Later in the day, at a $1,000-per-person Wilson-for-governor lunch--which Wilson addressed by a satellite hookup from Washington--Bush took a somewhat harder tack. Congress “would rather issue feel-good proclamations than address the real problems of the country,” he said. “It’s nice to be out of Washington,” he added. “I’m getting warmed up.”
Bush’s mixed message drew a somewhat mixed response. At the morning fund raiser, organizers brought in 200 college-age supporters to line the walls in the back of the hall and cheer Bush on. By contrast, the approximately 750 paying guests, many of whom had worked in Bush’s 1988 campaign--and most of whom will have their taxes go up noticeably because of the budget deal--seemed polite, friendly, but subdued.
Although many GOP candidates around the country have endorsed term limits, Bush, whose career has been built on his extensive government resume, has been slow to embrace the issue, despite prodding from Vice President Dan Quayle and other advisers. They argue that term limits is an issue that can help Republicans focus voters’ anti-incumbent mood on the Democrats.
Even Friday, as he endorsed Proposition 140, Bush hesitated. Term limits are “one way to correct the abuse of power,” he said. “I say it’s an idea whose time has come.” But he never said outright that he thought it was a good idea.
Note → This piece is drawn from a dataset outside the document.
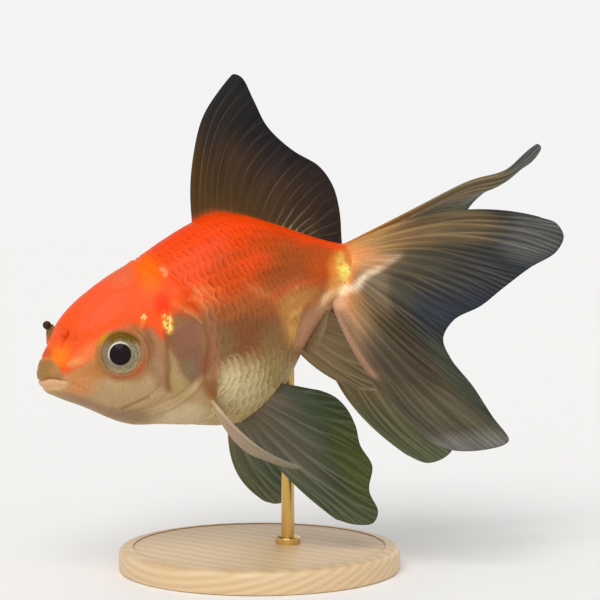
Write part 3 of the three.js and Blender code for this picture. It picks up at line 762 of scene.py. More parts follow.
        (20.2, 5.1), (19.6, 4.2), (18.6, 3.4), (17.2, 3.0),
    ]},
    "nostrilRim": {"colour": "#cf5a24", "at": (7.2, 5.0), "size": (1.0, 0.8), "turn": 20, "amount": 0.4},
}

# Rings round the eye: distance from its axis, width, colour, the middle and reach of the arc, strength.
eyeRings = [
    (5.5, 0.8, "#9c6c46", -10, 80, 0.7), (4.3, 0.6, "#a0683c", 0, 360, 0.9),
    (4.4, 0.6, "#a07440", 163, 50, 0.8), (4.6, 0.5, "#d08c12", 126, 16, 0.9),
    (3.95, 0.4, "#6e5210", 70, 50, 0.9), (4.5, 0.6, "#ac6440", -100, 44, 0.8),
    (4.45, 0.5, "#b4542c", -58, 30, 0.7), (5.2, 0.2, "#84542e", 4, 46, 0.7),
]


def markingWeight(mark, x, z):
    amount = mark.get("amount", 1)
    if "outline" in mark:
        distance = np.abs(lineDistance(mark["outline"], x, z, closed=True)[0])
        inside = np.where(insideOf(mark["outline"], x, z), distance, -distance)
        return eased(0.5 + inside / mark["soft"]) * amount
    if "line" in mark:
        return bell(lineDistance(mark["line"], x, z)[0] / mark["width"]) * amount
    turn, soft = math.radians(mark.get("turn", 0)), mark.get("soft", 1)
    dx, dz = x - mark["at"][0], z - mark["at"][1]
    along = (dx * math.cos(turn) + dz * math.sin(turn)) / mark["size"][0]
    across = (dz * math.cos(turn) - dx * math.sin(turn)) / mark["size"][1]
    weight = eased((1 + soft / 2 - np.hypot(along, across)) / soft) * amount
    if "grain" in mark:
        x, z = x / mark["grain"], z / mark["grain"]
        flecks = lattice(x, z, 71) + 0.5 * lattice(2 * x, 2 * z, 72)
        weight = weight * eased((flecks + mark.get("share", 0.6) - 0.2) / 0.5)
    return weight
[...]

Bush implied, but did not say, that he would support term limits for Congress as well, something that would require a constitutional amendment. Bush spent two terms in the House of Representatives and much of the remainder of his government career in appointed offices. The 1988 Republican platform, Bush noted, endorsed term limits for Congress.
While the President specifically mentioned Proposition 140, he did not endorse a competing term limits measure, Proposition 131, which is less Draconian than 140 and includes provisions for public financing of elections.
Proposition 140, in addition to limiting terms of state officeholders, would eliminate their state-financed pensions and require a 50% cut in the Legislature’s operating budget.
Proponents of Proposition 140 greeted Bush’s endorsement with glee, saying that the move would put the initiative back in the news.
“We’re delighted. He puts himself in good company,” said Lee Phelps, co-author of the measure.
Phelps said Bush’s endorsement would make voters more inclined to take a look at the initiative.
“Our problem has always been--working with a minimum of money and maximum of volunteers--getting that great segment of the public who weren’t aware of us made aware of us,” he said.
But others questioned whether Bush’s endorsement of Proposition 140, coming soon after endorsements from Wilson and Quayle, would make the measure appear more partisan. Its backers, and those of Proposition 131, have emphasized the bipartisan nature of their support.
“I’m a little bit concerned there is a partisan gloss on this, with Republicans seeking to grab a citizens’ issue for their own,” said Jim Wheaton, organizer of the yes-on-131 campaign.